I’m with this kind of penalty escalation. I was caught low-range in NSW some years ago, and went through the diversion course, gaining character references, etc, in order to (successfully) avoid having a conviction recorded. Having a conviction recorded would have been a mandatory license suspension; no option for just a fine.

The experience was a wake-up call for me to be far more careful with drinking and later driving, and with driving in general. I knew that any further offence within the year I was on a bond would have resulted in definite license suspension, and the habits from that year stayed with me.

A first penalty that doesn’t involve suspension, at least for lower range offences, would be enough of a kick for many to modify their behaviour. For those who didn’t, definitely throw the book/car crusher at them.

caf caf 10:30 am 09 May 13

…to create a cottage industry of cars held in family members names by recidivist drink drivers:

This assumes that family members are happy to be complicit in the offender’s drink-driving, which might be true in some cases but certainly isn’t in all.

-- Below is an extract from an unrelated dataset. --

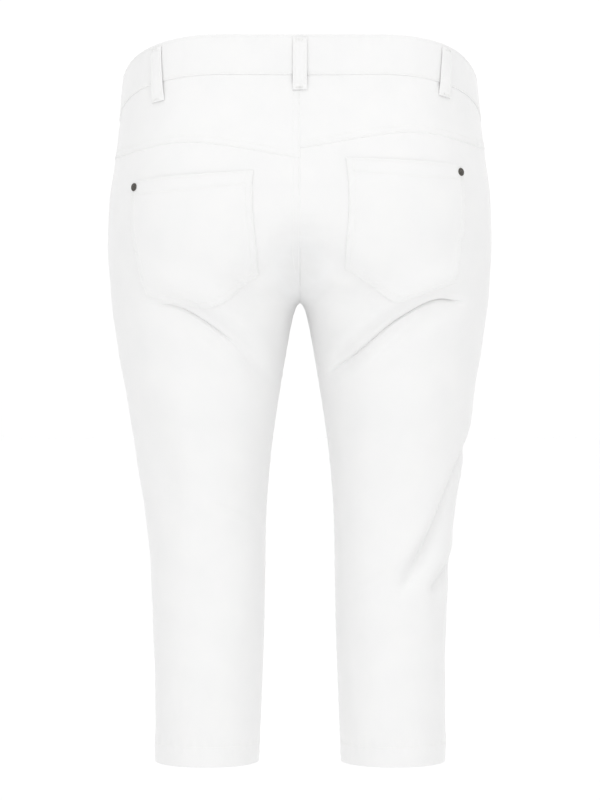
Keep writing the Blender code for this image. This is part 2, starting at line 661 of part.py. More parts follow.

I think the last paragraph is the most interesting. If they expect some number of drink-drivers to volunteer for the scheme, then that implies that for those people at least the problem is poor impulse control when actually drunk, rather than a permanent scofflaw attitude to the drink-driving laws even when sober. At any rate, if someone is volunteering to take part then they’re not likely to make sober arrangements to circumvent the program – they could just withdraw from it.

It’s obviously not a silver bullet, but silver bullets seldom exist. That doesn’t mean we should let the perfect be the enemy of the good.

Ben_Dover Ben_Dover 10:17 am 09 May 13

Repeat and high range drink drivers will have interlock systems fitted to their vehicles, stopping them from getting behind the wheel when drunk, thanks to measures undertaken by ACT Attorney-General, Simon Corbell, today.

“Of course,” replied anyone with a functioning synapse, “this will not stop them getting behind the wheel of any other car, and is a complete waste of time money and effort.”